Not really when you consider that the way CLib works is to patch in a jump table to the end of the program – if you look inside a C program, you’ll see lots of dummy instructions towards the end, these are patched up by CLib to point to the right places.
Clearly this isn’t going to work on stuff in a ROM, so baking the addresses directly into the ROM is going to be the way to go here. RISC OS is still modular, it’s just that those modules are tied to that particular build of the OS.

What you’d need, as David kindly supplied, is a standalone build that links itself in in the usual manner.

What you’d need, as David kindly supplied, is a standalone build that links itself in in the usual manner.

Thank you for that.

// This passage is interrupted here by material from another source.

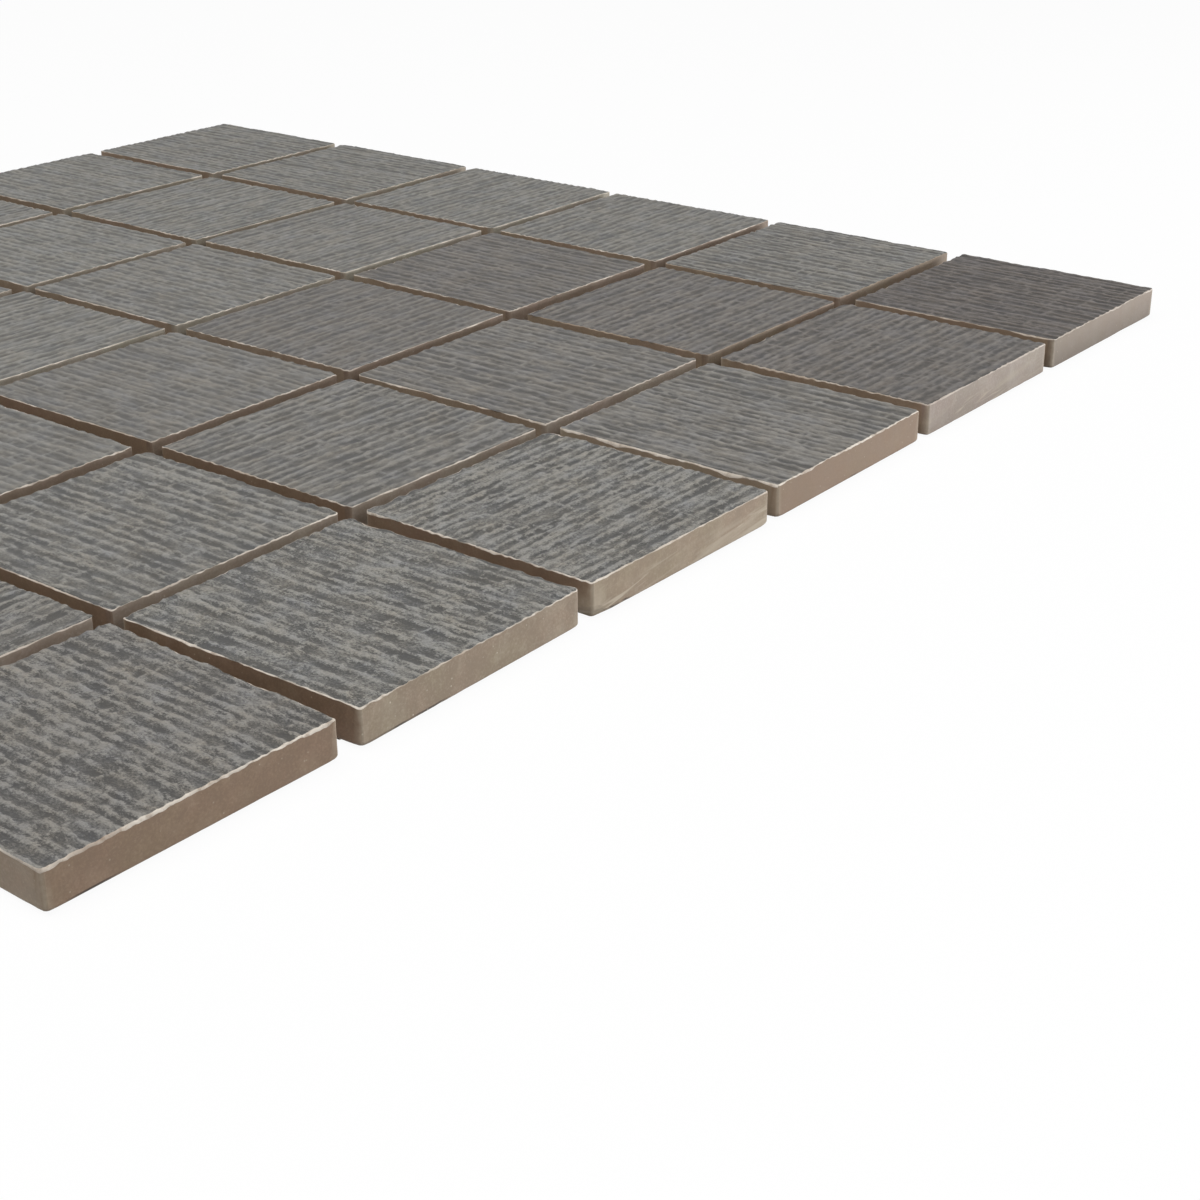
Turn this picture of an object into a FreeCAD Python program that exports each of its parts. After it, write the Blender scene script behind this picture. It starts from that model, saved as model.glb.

I’ve now put it in boot:choices.boot.predesk, and it is being initialised so that after reboot help rtc shows v0.02.

I’ve set date and time to use the net, and it says sync successful, both during boot and manually.

However compared to a windows PC, and to a website showing current London time, it’s a steady 12 seconds slow. Should I expect this?

(https://www.timeanddate.com/worldclock/uk/london)

However compared to a windows PC, and to a website showing current London time, it’s a steady 12 seconds slow. Should I expect this?

You might find that it’s the Windows PC that’s wrong, not RISC OS. I’ve noticed on several occasions that my Win 10 PC is off by a minute or two. And I’m fairly certain that website will just be applying a timezone offset to your computer’s local time, instead of using a trustworthy network time source!

You might find that it’s the Windows PC that’s wrong, not RISC OS.

You are of course right.

I just repeated the comparison, and the difference is down to 2 seconds. Running the website and PC clock side-by-side shows them as identical.

Running the website in Netsurf shows a static clock – i.e. no javascript to update the display.